The success of a PRAM simulator depends on the achieved speed-up. We
made considerable progress. Presently, the simulation of one step of
a PRAM with $65536 = 16 \cdot 64^2$ PUs, on a $64 \times 64$ mesh,
takes about 12000 routing steps, if all 65536 PRAM PUs simultaneously
make an access. The time depends on the precise access pattern, and
CRCW steps are slightly more expensive than EREW steps. Larger speed-up
is achieved if the mesh is larger or if more PRAM PUs are simulated on
every mesh PU. It may appear disappointing that we do not achieve
substantially better. However, on an $n \times n$ mesh, we can never
expect to achieve a speed-up larger than $n / (c + o(n))$, for some
constant $c$. In our case $c$ is about 12. Our techniques are directly
applicable to higher dimensional meshes. There the speed-up is larger.
Furthermore, in our conception, the PRAM simulator should only be used
for those operations that are not available in the library of DMC
algorithms. So, a moderate speed-up for them, does not necessarily
impair the speed-up of the whole program.
We developed a small PRAM language which allows to almost directly
simulate the basic PRAM algorithms presented in textbooks.

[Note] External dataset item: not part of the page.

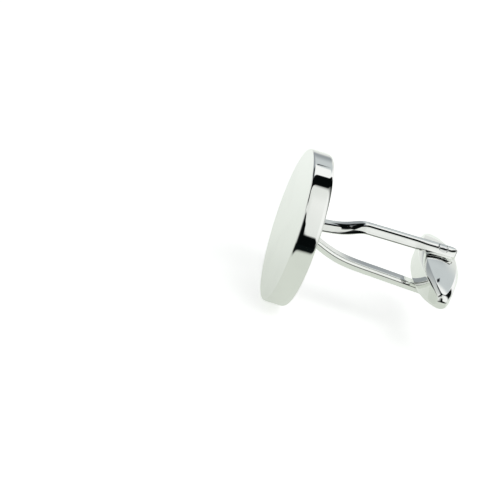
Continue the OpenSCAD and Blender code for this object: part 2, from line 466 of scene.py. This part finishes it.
def arm_top(side, across):
    """Height of an arm's outer face above the stem's axis at the pivot, at a distance across it."""
    section = arm_section(side, pivot_x)
    outer = section[(section[:, 1] > outer_above) & (section[:, 0] < outer_before)]
    outer = outer[np.argsort(outer[:, 0])]
    return smooth_through(arm_lines[side], pivot_x) + np.interp(across, outer[:, 0], outer[:, 1])


def pivot_rings(side, profile):
    """Rings about the pivot of (radius, height over the arm's outer face) or (radius, 0, plain height)."""
    sign = 1 if side == "upper" else -1
    turn = np.linspace(0, 2 * math.pi, rivet_segments, endpoint=False)
    share = mouth_at_sides + (1 - mouth_at_sides) * np.cos(turn) ** 4
    rings = []
    for radius, over, *plain in profile:
        across = radius * np.sin(turn)
        height = np.full(rivet_segments, plain[0]) if plain else arm_top(side, across) + over * share
        rings.append(np.stack([pivot_x + radius * np.cos(turn), across, sign * height], -1))
    return rings


def flat_rings():
    """Rings round the rivet at both ends of its four flats."""
    turn = np.linspace(0, 2 * math.pi, rivet_segments, endpoint=False)
    squareness = np.maximum(np.abs(np.cos(turn)), np.abs(np.sin(turn)))
    flat_r = np.minimum(rivet_r, (rivet_r - rivet_flat) / squareness)
    rings = []
    for radius, side_z in ((rivet_r, 1), (flat_r, 1), (flat_r, -1), (rivet_r, -1)):
        height = np.full(rivet_segments, side_z * pocket_w / 2)
        rings.append(np.stack([pivot_x + radius * np.cos(turn), radius * np.sin(turn), height], -1))
    return rings


hole = [
    (0, 0, hole_from), (rivet_r, 0, hole_from), (rivet_r, -mouth_drop), (mouth_r, 0.0),
    (2 * mouth_r - rivet_r, mouth_drop), (0, 0, hole_to)]
for side in ("upper", "lower"):
    fuse(stem_fork, "DIFFERENCE", skin("hole_" + side, pivot_rings(side, hole)))
fork_plate = metal(
    "fork_plate", clean=(0.92, 0.93, 0.915), hazed=(0.88, 0.89, 0.875), stroke=(0.04, 1, 1),
    line_size=14.0, haze_size=0.5, wave_size=0.5, wave_height=0.001, finest=0.03, coarsest=0.10)
dress(stem_fork, "stem", "stem_fork", fork_plate)

rivet_end = [
    (0, 0.0), (0.2, 0.0), (0.4, -0.001), (0.48, -0.006), (0.53, -0.022), (0.57, -0.06),
    (0.59, -0.11), (rivet_r, -0.17), (rivet_r, -0.3)]
rivet_rings = pivot_rings("upper", rivet_end) + flat_rings() + pivot_rings("lower", rivet_end)[::-1]
rivet_steel = metal(
    "rivet_steel", clean=(0.80, 0.81, 0.81), hazed=(0.70, 0.71, 0.71), stroke=(1, 1, 1),
    line_size=20.0, haze_size=0.9, wave_size=0.8, wave_height=0.001, finest=0.06, coarsest=0.14)
pivot_rivet = skin("pivot_rivet_peened", rivet_rings)
dress(pivot_rivet, "stem", "pivot_rivet", rivet_steel)


# Toggle
# A torpedo turned from brass with round tips, ground to two broad facets and to two cheeks that run
# between the arms, then buffed and plated to a mirror. A pocket for the leaf is milled into the
# facet that looks away from the face.
toggle_w, toggle_l, toggle_t = (frame_size("toggle_body", axis) for axis in "XYZ")
spindle_r, tip_r = 2.8, 1.1
facet_r, cheek_r = 22.5, 32.0
edge_roll, cheek_crown = 0.12, 0.05
bore_gap, bore_reach, bore_segments = 0.03, 3, 48
pocket_floor, pocket_l, pocket_round, pocket_ease, pocket_out = 1.28, 6.6, 0.2, 0.06, 4.0
facet_points, roll_points, flank_points, corner_points = 13, 5, 9, 6
tip_sections, flank_sections = 21, 83
tip_y = toggle_l / 2 - tip_r
flank_r = (spindle_r + tip_r) / 2 + tip_y ** 2 / (2 * (spindle_r - tip_r))
flank_end = tip_y * flank_r / (flank_r - tip_r)


def spindle_radius(y):
    """Radius of the turned torpedo at y along it."""
    y = abs(y)
    if y < flank_end:
        return spindle_r - flank_r + math.sqrt(flank_r ** 2 - y ** 2)
    return math.sqrt(max(tip_r ** 2 - (y - tip_y) ** 2, 0.0))


def facet_x(y):
    """Half the width over the two broad facets at y."""
    return toggle_w / 2 - facet_r + np.sqrt(facet_r ** 2 - y * y)


def cheek_z(y):
    """Half the thickness over the two cheeks at y."""
    return toggle_t / 2 - cheek_r + math.sqrt(cheek_r ** 2 - y * y)


def arc(centre, radius, start, end, count):
    """Points of an arc from one angle towards another, without the last."""
    return [
        (centre[0] + radius * math.cos(a), centre[1] + radius * math.sin(a))
        for a in np.linspace(start, end, count)[:-1]]


def toggle_section(y):
    """Points (x, z) of the torpedo's section at y: facet, rolled edge, turned flank and so on round."""
    r = spindle_radius(y)
    roll = min(edge_roll, r / 3)
    core = r - roll
    crowns = (0.0, cheek_crown)
    halves = [half - crown * max(0.0, r * r - half * half)
              for half, crown in zip((facet_x(y), cheek_z(y)), crowns)]
    # At a very tip the section has no size, and its core is held above zero
    turns = [math.acos(min(1.0, max(half - roll, 0) / max(core, 1e-9))) for half in halves]
    tilts = [min(turn, 2 * crown * core * math.sin(turn)) for turn, crown in zip(turns, crowns)]
    points = []
    for quarter in range(4):
        here, there = quarter % 2, 1 - quarter % 2
        turn, tilt, crown = turns[here], tilts[here], crowns[here]
        after, tilt_after = math.pi / 2 - turns[there], math.pi / 2 - tilts[there]
        edge_centre = (core * math.cos(turn), core * math.sin(turn))
        next_centre = (core * math.sin(turns[there]), core * math.cos(turns[there]))
        half = edge_centre[0] + roll * math.cos(tilt)
        crown_end = edge_centre[1] + roll * math.sin(tilt)
        outline = [
            (half + crown * crown_end ** 2 * (1 - share ** 2), share * crown_end)
            for share in np.linspace(-1, 1, facet_points)[:-1]]
        outline += arc(edge_centre, roll, tilt, turn, roll_points)
        outline += arc((0, 0), r, turn, after, flank_points)
        outline += arc(next_centre, roll, after, tilt_after, roll_points)
        c, s = [(1, 0), (0, 1), (-1, 0), (0, -1)][quarter]
        points += [(c * px - s * pz, s * px + c * pz) for px, pz in outline]
    return points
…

It
was used to simulate a constant time algorithm for computing the
maximum \cite[Sec. 2.6.1]{Ja}, and for the standard logarithmic time
summation algorithm. The summation of 65536 numbers requires 33 PRAM
steps, which can be simulated on a $36 \times 36$ in 55158 routing
steps with maximal queue size~$126$.
In order to be able to analyze the details of the PRAM simulation,
we have performed it on a mesh simulator. Actually, we developed a
complete programming environment, containing many basic mesh
operations: several variants of routing and sorting algorithms,
ranking, etc. All these algorithms have been optimized, in order
to get competitive results for the moderate mesh sizes under
consideration.